Despite the Minority's objections, the Majority's support ensured parliamentary approval for Adjei and the other nominees.

=== Swearing-in===
On Thursday, 3 July 2025, Adjei was sworn in as a Justice of the Supreme Court of Ghana by President John Dramani Mahama during a ceremony held at the Jubilee House in Accra. Adjei was one of seven newly appointed justices, alongside Justices Senyo Dzamefe, Gbiel Simon Suurbaareh, Kweku Tawiah Ackaah-Boafo, Philip Bright Mensah, Janapare Bartels-Kodwo, and Hafisata Amaleboba, all of whom were elevated from the Court of Appeal.

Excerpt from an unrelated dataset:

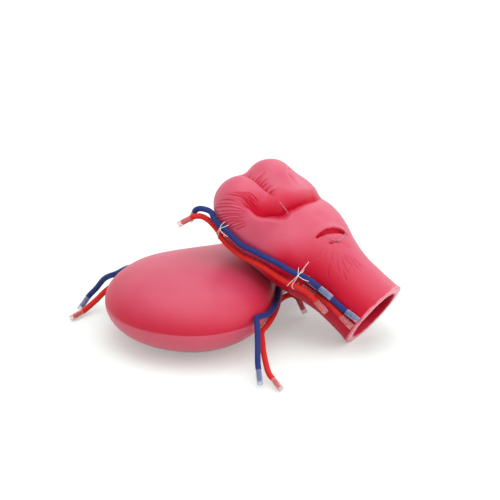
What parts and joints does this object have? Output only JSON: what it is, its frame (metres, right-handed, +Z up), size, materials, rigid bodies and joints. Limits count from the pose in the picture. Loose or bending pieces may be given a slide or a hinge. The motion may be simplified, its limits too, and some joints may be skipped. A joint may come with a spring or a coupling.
{
  "type": "foam uterus model",
  "caption": "Hollow foam uterus training models, plain and compressed by a brace suture, with open necks, an incision and vessel cords in clear sleeves.",
  "frame": {"origin": "middle of the plain model's rest face on the table, under its widest place", "axes": "+Z up, +Y toward the plain model's open neck, +X toward the side where the sutured model stands"},
  "size_m": [0.2963, 0.2436, 0.1625],
  "materials": {
    "foam": "soft integral-skin foam, satin",
    "artery_cord": "braided cord",
    "vein_cord": "braided cord",
    "clear_sleeve": "clear soft tube",
    "thread": "waxed thread"
  },
  "bodies": {
    "plain_uterus": {"plain_left_ovarian_artery": "artery_cord", "plain_left_ovarian_artery_first_sleeve": "clear_sleeve", "plain_left_ovarian_artery_second_sleeve": "clear_sleeve", "plain_left_ovarian_vein": "vein_cord", "plain_left_ovarian_vein_first_sleeve": "clear_sleeve", "plain_left_ovarian_vein_second_sleeve": "clear_sleeve", "plain_left_tie": "thread", "plain_left_uterine_artery": "artery_cord", "plain_left_uterine_artery_first_sleeve": "clear_sleeve", "plain_left_uterine_artery_second_sleeve": "clear_sleeve", "plain_left_uterine_vein": "vein_cord", "plain_left_uterine_vein_first_sleeve": "clear_sleeve", "plain_left_uterine_vein_second_sleeve": "clear_sleeve", "plain_right_ovarian_artery": "artery_cord", "plain_right_ovarian_artery_first_sleeve": "clear_sleeve", "plain_right_ovarian_artery_second_sleeve": "clear_sleeve", "plain_right_ovarian_vein": "vein_cord", "plain_right_ovarian_vein_first_sleeve": "clear_sleeve", "plain_right_ovarian_vein_second_sleeve": "clear_sleeve", "plain_right_tie": "thread", "plain_right_uterine_artery": "artery_cord", "plain_right_uterine_artery_first_sleeve": "clear_sleeve", "plain_right_uterine_artery_second_sleeve": "clear_sleeve", "plain_right_uterine_vein": "vein_cord", "plain_right_uterine_vein_first_sleeve": "clear_sleeve", "plain_right_uterine_vein_second_sleeve": "clear_sleeve", "plain_uterus_body": "foam"},
    "sutured_uterus": {"compression_suture": "thread", "sutured_far_lower_tie": "thread", "sutured_far_ovarian_artery": "artery_cord", "sutured_far_ovarian_artery_first_sleeve": "clear_sleeve", "sutured_far_ovarian_artery_second_sleeve": "clear_sleeve", "sutured_far_ovarian_vein": "vein_cord", "sutured_far_ovarian_vein_first_sleeve": "clear_sleeve", "sutured_far_ovarian_vein_second_sleeve": "clear_sleeve", "sutured_far_upper_tie": "thread", "sutured_far_uterine_artery": "artery_cord", "sutured_far_uterine_artery_first_sleeve": "clear_sleeve", "sutured_far_uterine_artery_second_sleeve": "clear_sleeve", "sutured_far_uterine_vein": "vein_cord", "sutured_far_uterine_vein_first_sleeve": "clear_sleeve", "sutured_far_uterine_vein_second_sleeve": "clear_sleeve", "sutured_near_lower_tie": "thread", "sutured_near_ovarian_artery": "artery_cord", "sutured_near_ovarian_artery_first_sleeve": "clear_sleeve", "sutured_near_ovarian_artery_second_sleeve": "clear_sleeve", "sutured_near_ovarian_vein": "vein_cord", "sutured_near_ovarian_vein_first_sleeve": "clear_sleeve", "sutured_near_ovarian_vein_second_sleeve": "clear_sleeve", "sutured_near_upper_tie": "thread", "sutured_near_uterine_artery": "artery_cord", "sutured_near_uterine_artery_first_sleeve": "clear_sleeve", "sutured_near_uterine_artery_second_sleeve": "clear_sleeve", "sutured_near_uterine_vein": "vein_cord", "sutured_near_uterine_vein_first_sleeve": "clear_sleeve", "sutured_near_uterine_vein_second_sleeve": "clear_sleeve", "sutured_uterus_body": "foam"}
  },
  "joints": [
    {"name": "sutured_lift", "type": "slide", "parent": "plain_uterus", "child": "sutured_uterus", "axis": [0, 0, 1], "range_m": [0, 0.12]}
  ]
}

During the ceremony, President Mahama emphasized the importance of judicial independence, stating that the judiciary is a partner in national development and must remain free from political interference, economic manipulation, and public intimidation. He urged Adjei and the other justices to uphold their oath of office by maintaining integrity, fairness, and impartiality in their judicial duties, guided by constitutional principles rather than public pressure or personal biases.

== Publications ==
Adjei has authored many articles, some of his publications include:

- Constitutional Law of Ghana- Evolution, Theory and Practice (2020)
- Modern Approach to the Law of Interpretation in Ghana (3rd Edition, Reprinted, 2021)
- Criminal Procedure and Practice in Ghana (3rd Edition, 2021)
- Land Law, Practice and Conveyancing in Ghana (3rd Edition, 2021)
- Contemporary Criminal Law in Ghana (3rd Edition, 2021)

He has also co-authored The Alternative Dispute Resolution- A Ghanaian Perspective.

== Personal life ==
In recognition of his contributions, Adjei was knighted by Pope Emeritus Benedict XVI into the Order of St. Gregory the Great in 2005.